Snorkel AI dives into hot market of data curation

  • Enterprises want specially trained AI models

  • Companies need data that is labeled to effectively fine tune AI

  • Players like Snorkel AI are tackling this issue in the increasingly important data curation market

If you’re an enterprise looking to adopt generative artificial intelligence (GenAI), you probably want a model that’s been fine tuned to meet the needs of your specific vertical or – better still – your specific company. That specialized training requires data and lots of it. But how do you know which files in your vast trove of storage are the right ones to train the model to do what you want it to?

Enter data curation.

Companies like Snorkel AI, Snowflake, Databricks, Appen, Scale AI and LabelBox are all staking a claim in what is poised to become a very important market.

“This is a hot area, an important area,” AvidThink’s Roy Chua told Fierce.

“All of it comes down to how do you manage the ModelOps problem and also the DataOps or MLOps, which is how do you clean the data, how do you prepare the data, how do you manage data for AI and machine learning in general.”

Zooming in

Paroma Varma

For its part, Snorkel is solving the data curation problem with software. Co-founder Paroma Varma told Fierce the idea is to transform what is mostly a tedious manual process today and transform it into something that can be done programmatically.

The way it works is that Snorkel takes domain knowledge from subject matter experts and encodes that into a series of rules. The software – known as Snorkel Flow – then uses an algorithm to decide which rule should be applied to the data to categorize it. Once all the data is labeled, it is then fed into a model. The model’s responses are then checked for errors, and if any are discovered Snorkel can trace the source of the problem and correct it.

“I think anyone who’s working with AI today needs to develop their data,” Varma said. “If you use your model out of the box what we’re seeing is for these specialized enterprise use cases, these models rarely work. They’ll give you accuracies in the 30%, 20% range, just not ready for production yet. And then the only lever is your data, so you want to be able to develop it fast…so that you can continue your AI development process.”

Snorkel, she said, can condense the data development process from something like six months down to a few hours. And, Varma added, AI deployments aren’t a one and done process. The data used to train the models constantly needs to be updated so that it continues to meet business objectives. If there’s an error or a blind spot, enterprises don’t want that to take a year to fix.
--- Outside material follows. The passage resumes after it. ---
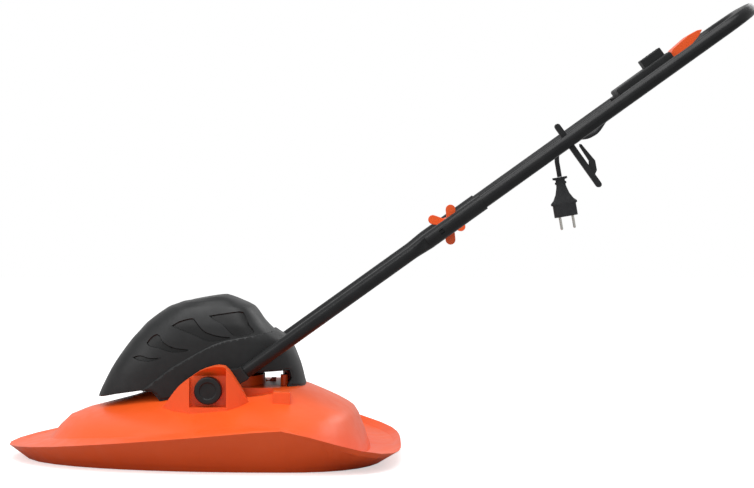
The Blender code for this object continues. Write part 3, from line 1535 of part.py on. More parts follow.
def make_button(handle):
    """The lock button with its ribbed top, standing on a stem over the switch module."""
    flange = 3 * MM
    skirt_top = BOX_TOP - BOX_WALL - GAP
    skirt_foot = skirt_top - 2 * MM
    button = box(
        "lock_button", "black",
        (BUTTON_START, -BUTTON_WIDTH / 2, skirt_foot), (BUTTON_END, BUTTON_WIDTH / 2, BUTTON_TOP),
        handle,
    )
    bevel(button, 1.5 * MM)
    join(button, box(
        "button_flange", None,
        (BUTTON_START - flange, -BUTTON_WIDTH / 2 - flange, skirt_foot),
        (BUTTON_END - 1 * MM, BUTTON_WIDTH / 2 + flange, skirt_top), handle,
    ))
    for index in range(5):
        x = BUTTON_START + (5 + 6.2 * index) * MM
        cut(button, box(
            "button_groove_%d" % index, None,
            (x, -BUTTON_WIDTH, BUTTON_TOP - 1.2 * MM), (x + 2.6 * MM, BUTTON_WIDTH, BUTTON_TOP + 5 * MM),
            handle,
        ))
    stem_foot = skirt_foot - 3 * MM
    centre = (BUTTON_START + BUTTON_END) / 2
    join(button, rod(
        "button_stem", None, 4 * MM, (centre, 0, skirt_foot + 1 * MM), (centre, 0, stem_foot),
        handle, 20,
    ))
    module_top = stem_foot - BUTTON_TRAVEL - GAP
    module = box(
        "switch_module", "fan",
        (centre - 22 * MM, -14 * MM, BOX_BOTTOM + BOX_WALL + GAP),
        (centre + 10 * MM, 14 * MM, module_top), handle, 1 * MM,
    )
    return module


# Cord and plug


CORD_BEND_AT = (634.8 * MM, -39.8 * MM)
CORD_BEND_RADIUS = 30.8 * MM
CORD_HANG = math.radians(25.8)
CORD_ROUTE = (
    # between the strain relief and the hook's peg: along the handle, across, square to it
    (690, -43.5, -23.4), (678, -46, -25.3), (666.5, -50, -23.3),
)
CORD_PEG_Y = -66.5 * MM
CORD_END = 23 * MM


def relief_point(out):
    """A point on the strain relief's axis, so far outside the switch box's end."""
    along = Vector((-math.cos(RELIEF_TILT), 0, -math.sin(RELIEF_TILT)))
    return Vector((BOX_START, RELIEF_Y, RELIEF_Z)) + along * out


def cord_route():
    """Points chosen along the cord, from the strain relief to the plug."""
    first = RELIEF_STAND + RELIEF_LENGTH + GAP
    points = [relief_point(first), relief_point(first + CORD_DIAMETER)]
    points += [Vector(point) * MM for point in CORD_ROUTE]
    start, end = 46, 180 - math.degrees(CORD_HANG)
    bend = arc(CORD_BEND_AT, CORD_BEND_RADIUS, start, end, 5)
    for k, (x, z) in enumerate(bend):
        share = min(1, (k + 1) / 3)
        points.append(Vector((x, -52 * MM + (CORD_PEG_Y + 52 * MM) * share, z)))
    down = Vector((-math.sin(CORD_HANG), 0, -math.cos(CORD_HANG)))
    points += [points[-1] + down * CORD_END / 2, points[-1] + down * CORD_END]
    return points


def cord_points():
    return smooth_path(cord_route(), 2 * CORD_DIAMETER)


def make_cord(handle):
    profile = [
        (CORD_DIAMETER / 2 + 1 * MM, 6 * MM), (CORD_DIAMETER / 2 + 1 * MM, 0),
        (RELIEF_RADIUS, 0), (RELIEF_RADIUS, -3 * MM), (RELIEF_RADIUS - 1 * MM, -3 * MM),
        (CORD_DIAMETER / 2 + 1 * MM, -RELIEF_LENGTH), (0, -RELIEF_LENGTH), (0, 6 * MM),
    ]
    relief = turned(
        "strain_relief", "rubber", profile, handle,
        relief_point(RELIEF_STAND), (0, math.pi / 2 - RELIEF_TILT, 0), steps=24,
    )
    swept("mains_cord", "rubber", cord_points(), CORD_DIAMETER / 2, handle, CORD_BEVEL_STEPS)
    return relief


def make_plug(handle):
    """A moulded two-pin plug that hangs from the end of the cord."""
    points = cord_route()
    down = (points[-1] - points[-2]).normalized()
    across = Vector((0, 1, 0))
    wide = down.cross(across).normalized()
    frame = Matrix((wide, across, -down)).transposed().to_4x4()
    frame.translation = points[-1] + down * GAP
    axis = empty("plug_axis", handle)
    axis.matrix_local = frame

    # Rings down the body: distance along it, half width and half depth
    sections = (
        (0, 11, 5.5), (3, 11, 5.5), (4, 7, 4.8), (6.5, 7, 4.8), (7.5, 8.6, 5.2),
        (10, 8.6, 5.2), (11, 7, 5), (15, 7.6, 5.6), (25, 10.5, 7.5), (33, 15, 9),
        (37.5, 19.6, 9.8), (40, 19.6, 10), (41, 17.4, 9.6), (58.5, 17.4, 9.4),
    )
    sides = 16
    bm = bmesh.new()
    rows = []
    for along, half_width, half_depth in sections:
        row = []
        for k in range(sides):
            angle = 2 * math.pi * k / sides
            c, s = math.cos(angle), math.sin(angle)
            x = math.copysign(abs(c) ** 0.55, c) * half_width * MM
            y = math.copysign(abs(s) ** 0.55, s) * half_depth * MM
            row.append(bm.verts.new((x, y, -along * MM)))
        rows.append(row)
    for first, second in zip(rows, rows[1:]):
        for i in range(sides):
            j = (i + 1) % sides
            bm.faces.new((first[i], first[j], second[j], second[i]))
    bm.faces.new(rows[0])
    bm.faces.new(rows[-1])
    body = link_mesh("plug_body", mesh_of(bm, "plug_body"), "rubber", axis)
    face = -sections[-1][0] * MM
    for name, facing in (("a", -1), ("b", 1)):
        x = facing * PLUG_PIN_SPACING / 2
        seat = 8 * MM
        cut(body, rod(
            "pin_seat_" + name, None, PLUG_PIN_RADIUS + GAP,
            (x, 0, face - 2 * MM), (x, 0, face + seat), axis, 20,
        ))
        turned(
            "plug_pin_" + name, "zinc",
            [
                (PLUG_PIN_RADIUS, face + seat - GAP), (PLUG_PIN_RADIUS, face - PLUG_PIN_LENGTH + 1.2 * MM),
                (0.9 * MM, face - PLUG_PIN_LENGTH), (0, face - PLUG_PIN_LENGTH), (0, face + seat - GAP),
            ],
            axis, (x, 0, 0), steps=20,
        )


def make_cover_screws(frame):
    for name, (x, y) in cover_fixings():
        seat = POST_FOOT_Z - GAP
        screw("cover_screw_" + name, frame, (x, y, seat), (0, 0, 1), 32 * MM)


# Whole mower


def main():
    rear_x = (
        PIVOT_X
        + BAR_AT * math.cos(HANDLE_ANGLE)
        + TUBE_DROP * math.sin(HANDLE_ANGLE)
        + TUBE_RADIUS
    )
    frame = empty("mower_origin", None, (-(HOOD_FRONT + rear_x) / 2, 0, 0))
    make_hood(frame)
    make_cover(frame)
    make_cover_screws(frame)
    shaft_top = make_motor(frame)
    make_rotor(frame, shaft_top)
    make_pivot_pins(frame)
    handle = empty("handle_pivot", frame, (PIVOT_X, 0, PIVOT_Z), (0, -HANDLE_ANGLE, 0))
    for side, facing in (("left", -1), ("right", 1)):
        make_arm(side, facing, handle)
    make_upper_handle(handle)
    for side, facing in (("left", -1), ("right", 1)):
        make_wing_knob(side, facing, handle)
    make_cord_hook(handle)
    make_switch_box(handle)
    make_lever(handle)
    make_button(handle)
    make_cord(handle)
    make_plug(handle)
    bpy.context.view_layer.update()


main()
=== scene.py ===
"""Looks of the hover mower: camera, light, floor, finishes and smooth-shaded pieces.

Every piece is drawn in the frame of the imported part, in metres. The motor cover's outlines are
in millimetres, with x from the hood's centre.
"""

import json
import math

import bmesh
import bpy
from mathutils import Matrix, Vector
from mathutils.bvhtree import BVHTree


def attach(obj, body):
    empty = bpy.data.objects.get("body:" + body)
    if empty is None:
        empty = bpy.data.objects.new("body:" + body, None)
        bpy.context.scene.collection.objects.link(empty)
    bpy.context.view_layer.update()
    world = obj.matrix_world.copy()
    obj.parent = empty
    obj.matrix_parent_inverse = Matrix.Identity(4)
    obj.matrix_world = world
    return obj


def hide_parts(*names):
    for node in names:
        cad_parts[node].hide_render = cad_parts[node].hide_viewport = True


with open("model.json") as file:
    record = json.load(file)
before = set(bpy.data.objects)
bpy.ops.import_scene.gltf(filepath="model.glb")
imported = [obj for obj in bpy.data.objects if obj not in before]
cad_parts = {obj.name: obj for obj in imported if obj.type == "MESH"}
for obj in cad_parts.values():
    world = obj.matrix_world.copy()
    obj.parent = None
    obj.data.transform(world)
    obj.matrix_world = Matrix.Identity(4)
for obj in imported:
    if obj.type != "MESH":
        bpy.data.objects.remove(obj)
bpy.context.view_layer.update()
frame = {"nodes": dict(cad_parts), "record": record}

MM = 0.001
BODY_OF = {
    node: body
    for body, nodes in frame["record"]["behaviour"]["bodies"].items()
    for node in nodes
}
SLOT_OF = {part["node"]: part["material_slot"] for part in frame["record"]["subparts"]}

# Camera, found from the photograph's near and far tubes and its plug
IMAGE_WIDTH = 754
FOCAL_PIXELS = 1855
CAMERA_AT = (-4 * MM, -2800 * MM, 393 * MM)
CAMERA_PITCH = math.radians(-1.5)
SENSOR_WIDTH = 36
FARTHEST = 50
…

Earlier this month, Snorkel released its second product – Snorkel Custom – which offers customers the chance to partner with the company’s researchers and engineers to build LLM pipelines. In a nutshell, Snorkel is taking and owning the end-to-end approach with Snorkel Custom rather than leaving the last bit to enterprises.

Varma said Snorkel AI’s technology was originally developed as a project in the Stanford AI lab in 2015. It later became its own company in 2019. To date, Snorkel has raised more than $135 million and as of 2021 had a valuation of $1 billion.

Diving into the future

Chua said he expects Snorkel will soon “get snapped up by someone,” be that a hyperscaler or even a competitor. The caveat is that it first needs to demonstrate that it is gaining traction in the market, he said. But Snorkel already has.

Varma told Fierce that Snorkel is working with many Fortune 500 companies and seven of the top 10 U.S. banks. It also has customers in the healthcare, e-commerce (hello again, Wayfair!) and insurance verticals.

Earlier this year, the investment arm of insurance Group QBE said it invested an undisclosed sum in the company. QBE said at the time that its North American division has been using Snorkel Flow to aid predictive analytics.

“The immediate value has come from reducing the friction involved in converting vast amounts of previously locked-up corporate data to improve the outcomes of ML solutions being applied to claims and underwriting business processes,” the company wrote. “We invested to help accelerate the evolution of Snorkel AI as it pushes further into Generative AI.”